Entries with model source code
=======
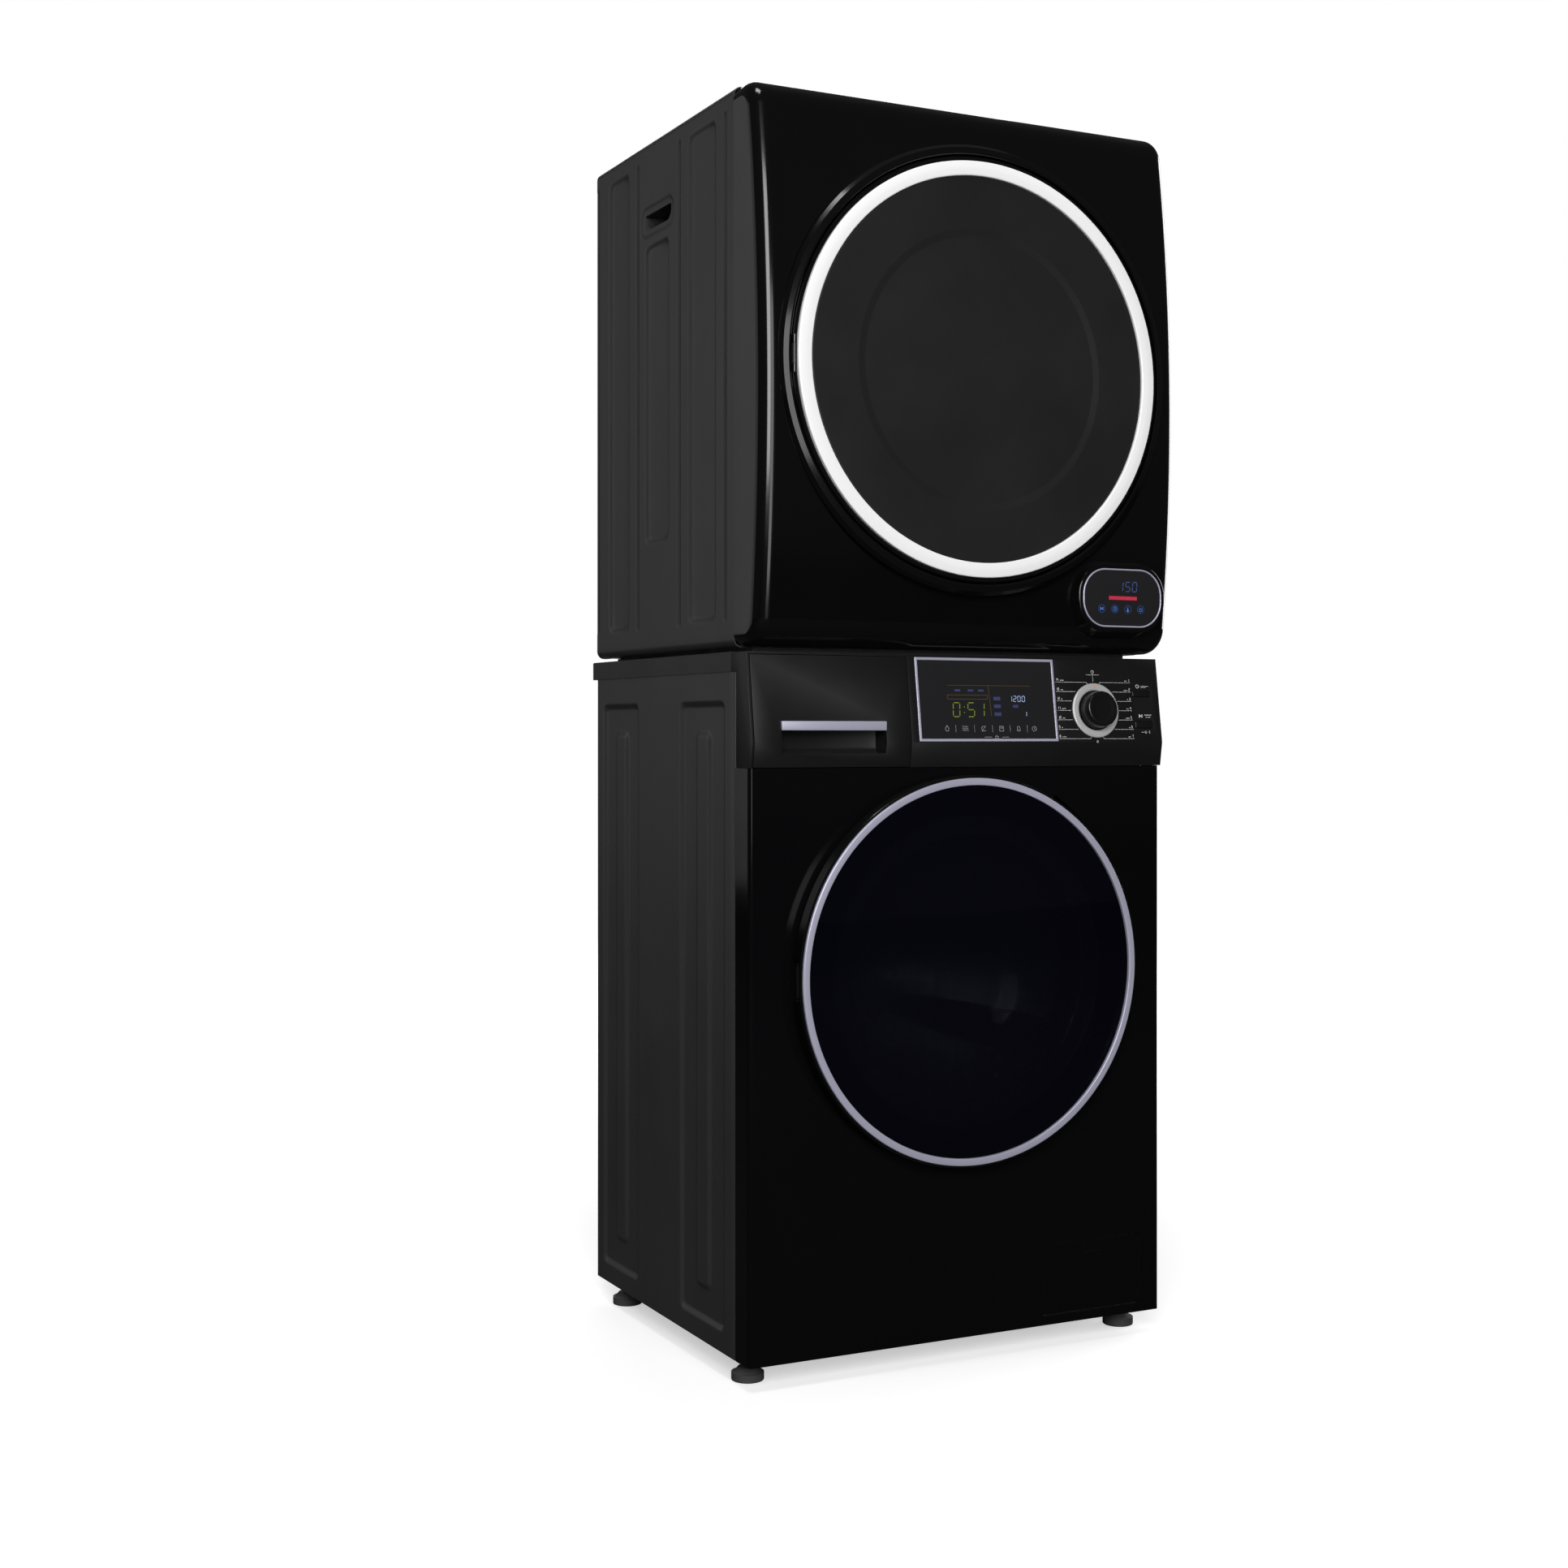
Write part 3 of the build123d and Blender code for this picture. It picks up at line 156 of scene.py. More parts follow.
def on_object(tree):
    """Places in metres on the object itself, so that a pattern keeps its size on every part."""
    return add(tree, "TexCoord").outputs["Object"]


def new_group(title, inputs, outputs):
    """An empty shader group with float or vector inputs and float outputs."""
    group = bpy.data.node_groups.new(title, "ShaderNodeTree")
    for label, value in inputs.items():
        kind = "NodeSocketFloat" if isinstance(value, (int, float)) else "NodeSocketVector"
        socket = group.interface.new_socket(label, in_out="INPUT", socket_type=kind)
        socket.default_value = value
    for label in outputs:
        group.interface.new_socket(label, in_out="OUTPUT", socket_type="NodeSocketFloat")
    return group, group.nodes.new("NodeGroupInput"), group.nodes.new("NodeGroupOutput")


def place_group(tree, group, **values):
    """Drop a group into a material with its own input values."""
    made = tree.nodes.new("ShaderNodeGroup")
    made.node_tree = group
    feed(tree, made, {label.capitalize(): value for label, value in values.items()})
    return made

# %% [markdown]
# Grain is noise measured in metres on the object itself, so it keeps its size on every part. A fine layer
# gives the height and a slow layer gives the cloudy difference in tone that any sprayed or moulded part has.

# %% Grain group
def build_grain():
    """Fine noise for the height, slow noise for the cloud."""
    group, source, sink = new_group("grain", {"Fine": 900.0, "Slow": 9.0, "Stretch": (1, 1, 1)},
                                    ("Height", "Cloud"))
    scaled = add(group, "VectorMath", {0: on_object(group), 1: source.outputs["Stretch"]},
                 operation="MULTIPLY")
    for scale, detail, rough, result in (("Fine", 2.0, 0.6, "Height"), ("Slow", 3.0, 0.5, "Cloud")):
        noise = add(group, "TexNoise", {"Vector": scaled.outputs[0], "Scale": source.outputs[scale],
                                        "Detail": detail, "Roughness": rough})
        feed(group, sink, {result: noise.outputs["Fac"]})
    return group


grain = build_grain()

# %% [markdown]
# Paint and plastic go lighter where hands and cloths rub the edges, and the same lighter edges are also
# a painted highlight along every edge. A bevelled normal turns away from the true one only near an edge, so
# their difference is a mask of edges that works on any mesh.

# %% Lighter edges: rubbing and painted edge highlight
def build_edge_wear():
    """1 near edges, 0 elsewhere, with gaps."""
    group, source, sink = new_group("edge_wear_and_highlight", {"Radius": 0.0012, "Sharpness": 6.0, "Breakup": 60.0},
                                    ("Mask",))
    true_normal = add(group, "NewGeometry")
    soft_normal = add(group, "Bevel", {"Radius": source.outputs["Radius"]}, samples=4)
    alike = add(group, "VectorMath", {0: soft_normal.outputs[0], 1: true_normal.outputs["Normal"]},
                operation="DOT_PRODUCT")
    apart = maths(group, "SUBTRACT", 1.0, alike.outputs["Value"])
    strong = maths(group, "MULTIPLY", apart, source.outputs["Sharpness"], use_clamp=True)
    breakup = add(group, "TexNoise", {"Vector": on_object(group), "Scale": source.outputs["Breakup"],
                                      "Detail": 3.0})
    feed(group, sink, {"Mask": maths(group, "MULTIPLY", strong, breakup.outputs["Fac"])})
    return group


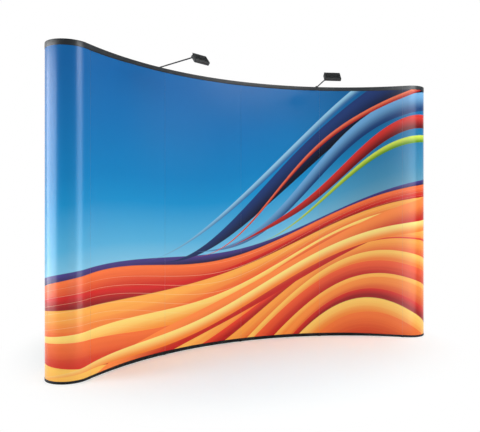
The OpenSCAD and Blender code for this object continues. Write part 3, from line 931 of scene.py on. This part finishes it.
def trim_outline(low, high, web_up):
    """U section with its web at the top or the foot. The crown bulges the front face."""
    shut, open_end = (high, low) if web_up else (low, high)
    inward = -TRIM_WALL if web_up else TRIM_WALL
    edge = TRIM_FRONT + TRIM_CROWN
    corners = [
        (edge, open_end, LIP_RADIUS),
        (GROOVE_FRONT, open_end, LIP_RADIUS),
        (GROOVE_FRONT, shut + inward, 0),
        (GROOVE_BACK, shut + inward, 0),
        (GROOVE_BACK, open_end, LIP_RADIUS),
        (TRIM_BACK, open_end, LIP_RADIUS),
        (TRIM_BACK, shut, SHOULDER_RADIUS),
        (edge, shut, SHOULDER_RADIUS),
    ]
    outline = rounded(corners)
    for share in CROWN_SHARES:
        bulge = TRIM_CROWN * (1 - (2 * share - 1) ** 2)
        outline.append(Vector((edge - bulge, open_end + (shut - open_end) * share)))
    return outline


def box_cutters(name, boxes):
    """One mesh of separate boxes, each given as its frame and its half sizes."""
    body = bmesh.new()
    for place, half in boxes:
        size = Matrix.Diagonal((*[2 * h for h in half], 1))
        bmesh.ops.create_cube(body, size=1, matrix=place @ size)
    mesh = bpy.data.meshes.new(name)
    body.to_mesh(mesh)
    body.free()
    return link(name, mesh)


def column_frame(column):
    """Frame of column 0 to 4 on the ground: X along the wall, Y back, at the centre of the curve."""
    return Matrix.Translation((0, CENTRE_Y, 0)) @ Matrix.Rotation(-(column - 2) * PITCH, 4, "Z")


def hanger_notches(name):
    """Cutters behind a panel's top trim, where the hanger pins of its bars stand."""
    height = WALL_TOP - HANGER_DROP
    half = (NOTCH / 2, NOTCH_DEPTH / 2, NOTCH / 2)
    boxes = []
    if name in FRONT_PANELS:
        number = int(name[-1])
        for column, side in ((number - 1, 1), (number, -1)):
            at = (side * HANGER_X, FACE_RADIUS + NOTCH_FRONT + NOTCH_DEPTH / 2, height)
            boxes.append((column_frame(column) @ Matrix.Translation(at), half))
    else:
        side = -1 if name == "left_end" else 1
        reach = HANGER_X + NOTCH / 2
        for back in (NOTCH_FRONT + NOTCH_DEPTH / 2, END_DEPTH - NOTCH_FRONT - NOTCH_DEPTH / 2):
            at = (side * reach / 2, FACE_RADIUS + back, height)
            column = column_frame(2 + 2 * side)
            boxes.append((column @ Matrix.Translation(at), (reach / 2, NOTCH_DEPTH / 2, NOTCH / 2)))
    return box_cutters(name + "_notches", boxes)


print("trim section:", len(trim_outline(0.0, 0.03, True)), "points, notches", NOTCH * 1000, "mm wide")

# %% Trims
# Height of each trim round the left end, along the front and round the right end, and how far along
# the front it eases from one to the next
TRIM_HEIGHTS = {"top_rail": (0.040, 0.0325, 0.0345), "foot_rail": (0.018, 0.026, 0.018)}
TRIM_EASE = 0.55
# Share of the height, from the web, that stays as it is
TRIM_KEPT = 0.62


def trim_height(part, name, point):
    """Height of a panel's trim at this point."""
    left, front, right = TRIM_HEIGHTS[part]
    if name in END_PANELS:
        return left if name == "left_end" else right
    along = math.atan2(point.x, point.y - CENTRE_Y) * FACE_RADIUS
    end = left if along < 0 else right
    share = min(max((FRONT_REACH - abs(along)) / TRIM_EASE, 0), 1)
    return end + (front - end) * share * share * (3 - 2 * share)


def set_trim_height(piece, part, name, web, lips):
    """Stretches a trim of one height between its web and its lips to its height at each place."""
    height = abs(lips - web)
    for vertex in piece.data.vertices:
        past = abs(vertex.co.z - web) / height - TRIM_KEPT
        if past > 0:
            growth = trim_height(part, name, vertex.co) - height
            vertex.co.z += math.copysign(growth * past / (1 - TRIM_KEPT), (lips - web) * growth)


def trimmed(stations):
    """The trim stops a little short of the panel's edges."""
    return [stations[0] + TRIM_INSET, *stations[1:-1], stations[-1] - TRIM_INSET]


for name, stations in ALL_PANELS.items():
    for part, finish, slot, web_up in (
        ("top_rail", TOP_TRIM, "trim_grey", True),
        ("foot_rail", FOOT_TRIM, "trim_black", False),
    ):
        node = f"{name}_{part}"
        low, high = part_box(node)
        outline = trim_outline(low.z, high.z, web_up)
        notches = hanger_notches(name) if web_up else None
        trim = name + "_" + part.replace("rail", "trim")
        piece = swept(trim, trimmed(stations), outline, finish, finish, PAST_TRIM, notches)
        web, lips = (high.z, low.z) if web_up else (low.z, high.z)
        set_trim_height(piece, part, name, web, lips)
        seat(piece, PANEL_BODY[name], slot, node)

# %% [markdown]
# ## The frame's pieces
#
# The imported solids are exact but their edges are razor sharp, and nothing moulded or sawn is. A copy
# of each piece that shows is merged into a closed mesh, and a small bevel rounds its edges. The
# tubes and their ends are merged for smooth shading alone. The pins, rivets, strips and tapes are
# small or hidden, and keep their solids with a finish.


# %% Eased copies
MERGE_WITHIN = 1e-6
FLAT_WITHIN = math.radians(0.5)
EASE_ABOVE = math.radians(38)
EASE_STEPS = 2


def eased(node, finish, slot, body, edge=0.0):
    """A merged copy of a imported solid, which stands for it. edge rounds its edges by so much."""
    mesh = frame["nodes"][node].data.copy()
    mesh.name = node + "_eased"
    shape = bmesh.new()
    shape.from_mesh(mesh)
    bmesh.ops.remove_doubles(shape, verts=shape.verts, dist=MERGE_WITHIN)
    bmesh.ops.dissolve_limit(
        shape, angle_limit=FLAT_WITHIN, verts=shape.verts, edges=shape.edges, delimit=set()
    )
    shape.to_mesh(mesh)
    shape.free()
    mesh.materials.clear()
    mesh.materials.append(finish)
    copy = link(node + "_raw", mesh)
    if edge:
        bevel = copy.modifiers.new("edges", "BEVEL")
        bevel.width = edge
        bevel.segments = EASE_STEPS
        bevel.limit_method = "ANGLE"
        bevel.angle_limit = EASE_ABOVE
        bevel.use_clamp_overlap = True
    seat(settled(copy, node + "_piece"), body, slot, node)


def refinish(node, finish):
    """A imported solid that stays, with a new finish."""
    solid = frame["nodes"][node]
    solid.data.materials.clear()
    solid.data.materials.append(finish)
    print(node, "keeps its solid, in", finish.name)


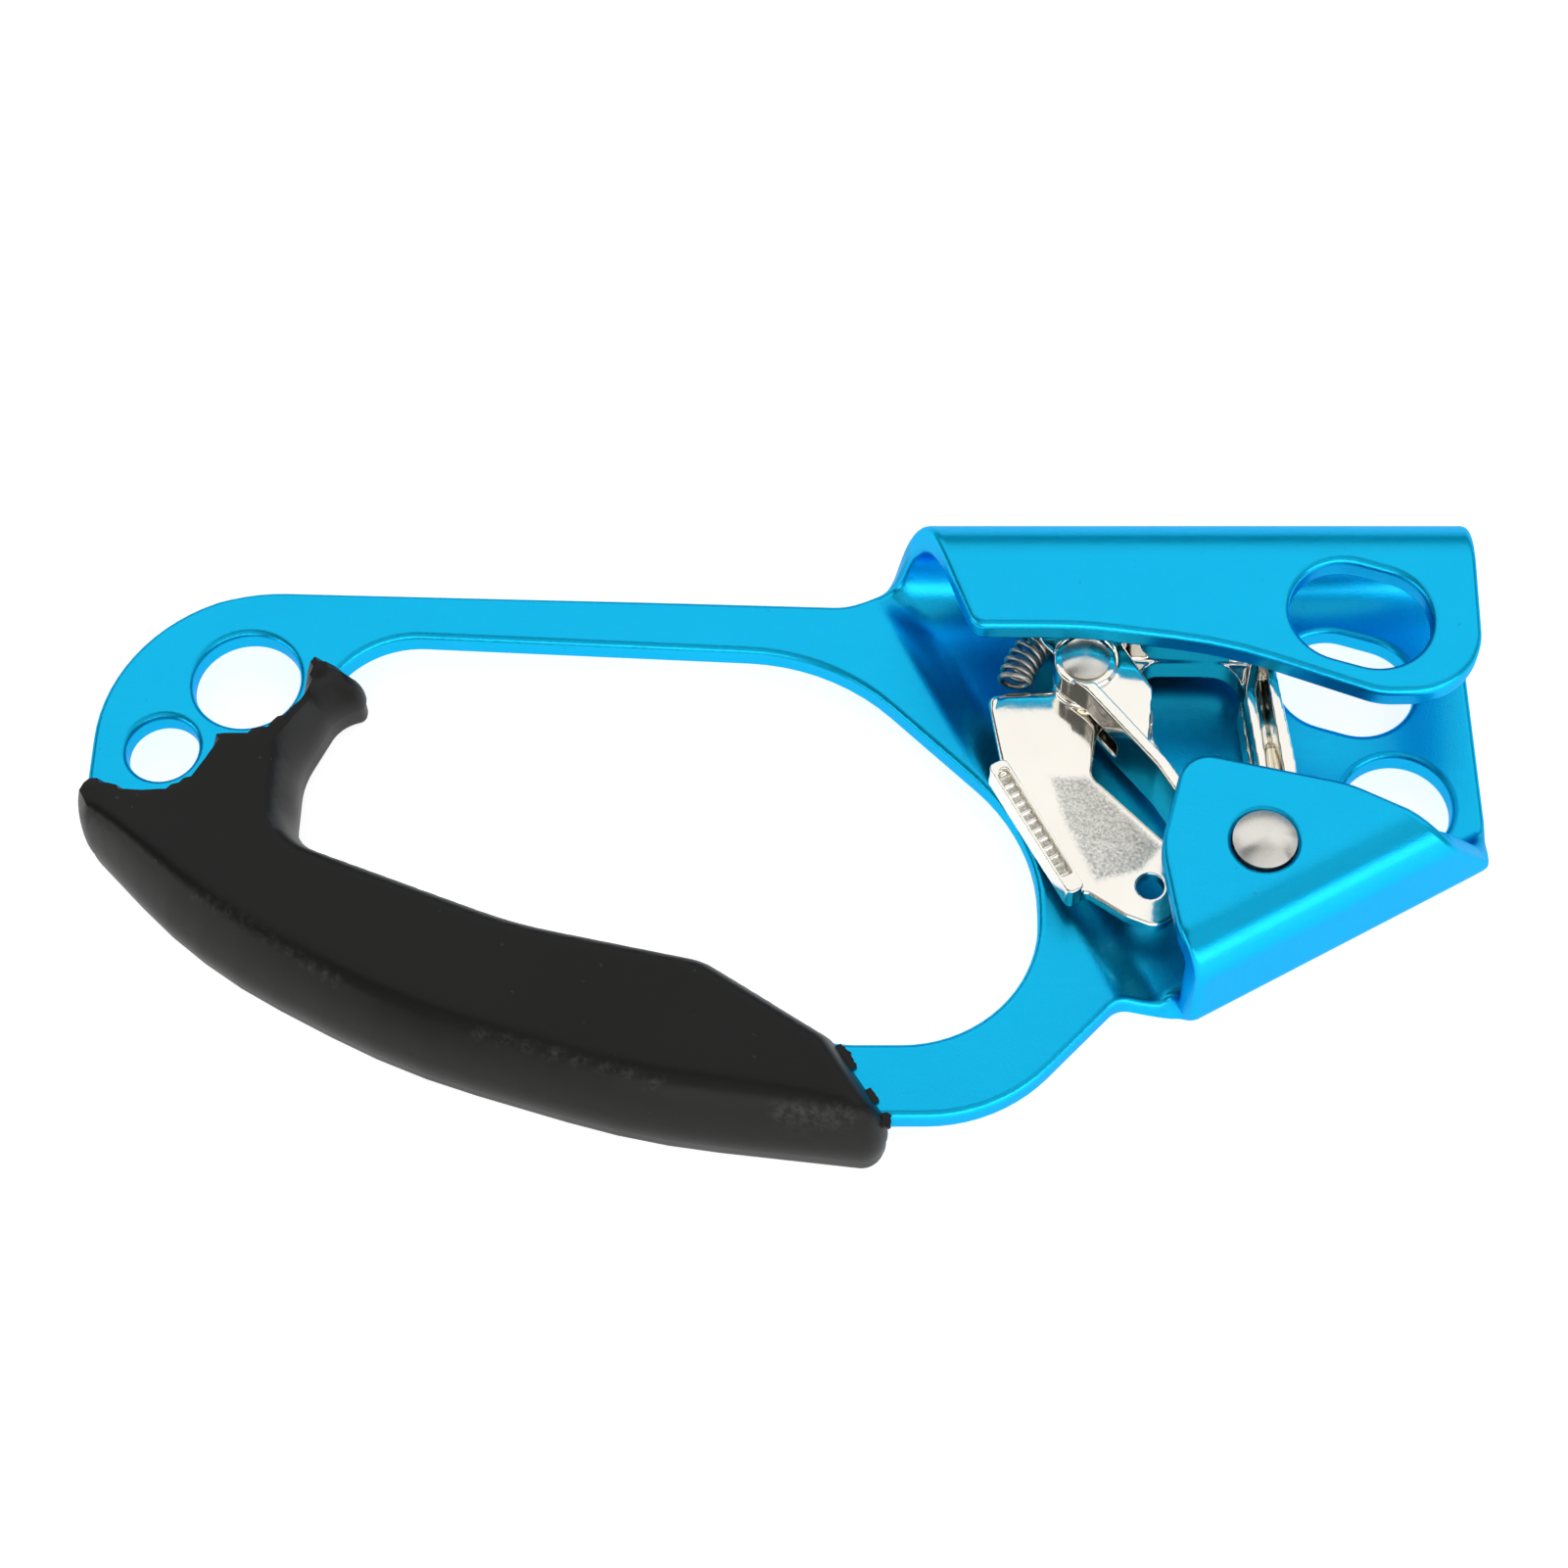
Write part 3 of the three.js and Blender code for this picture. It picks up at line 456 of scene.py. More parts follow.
=======
§ **EXERCISE DESCRIPTION**
Return exactly the lines from the beginning of the data above through the one containing "# gives the", please. Include both end lines and add nothing else.

§ **WORKED SOLUTION**
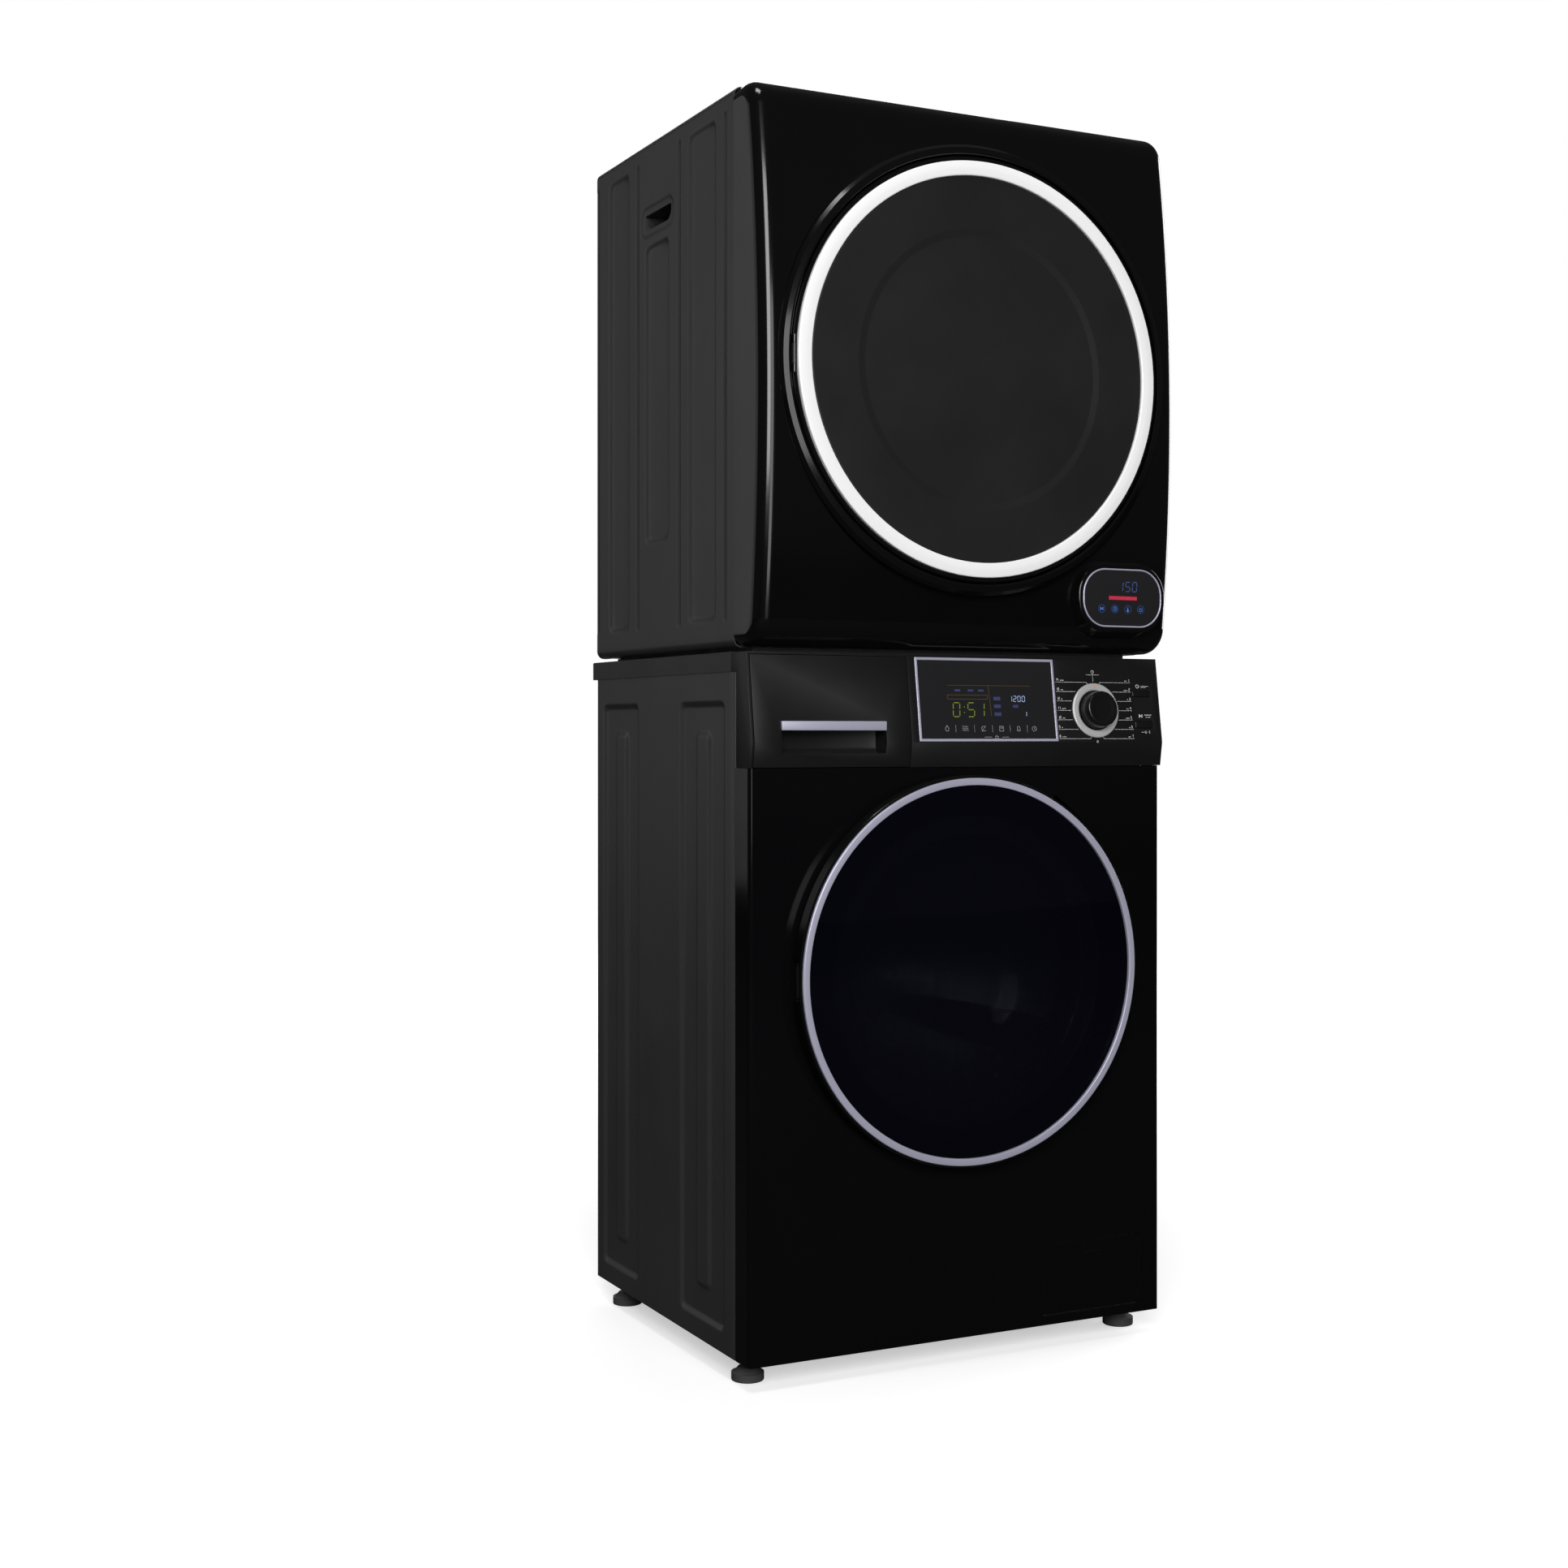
Write part 3 of the build123d and Blender code for this picture. It picks up at line 156 of scene.py. More parts follow.
def on_object(tree):
    """Places in metres on the object itself, so that a pattern keeps its size on every part."""
    return add(tree, "TexCoord").outputs["Object"]


def new_group(title, inputs, outputs):
    """An empty shader group with float or vector inputs and float outputs."""
    group = bpy.data.node_groups.new(title, "ShaderNodeTree")
    for label, value in inputs.items():
        kind = "NodeSocketFloat" if isinstance(value, (int, float)) else "NodeSocketVector"
        socket = group.interface.new_socket(label, in_out="INPUT", socket_type=kind)
        socket.default_value = value
    for label in outputs:
        group.interface.new_socket(label, in_out="OUTPUT", socket_type="NodeSocketFloat")
    return group, group.nodes.new("NodeGroupInput"), group.nodes.new("NodeGroupOutput")


def place_group(tree, group, **values):
    """Drop a group into a material with its own input values."""
    made = tree.nodes.new("ShaderNodeGroup")
    made.node_tree = group
    feed(tree, made, {label.capitalize(): value for label, value in values.items()})
    return made

# %% [markdown]
# Grain is noise measured in metres on the object itself, so it keeps its size on every part. A fine layer
# gives the height and a slow layer gives the cloudy difference in tone that any sprayed or moulded part has.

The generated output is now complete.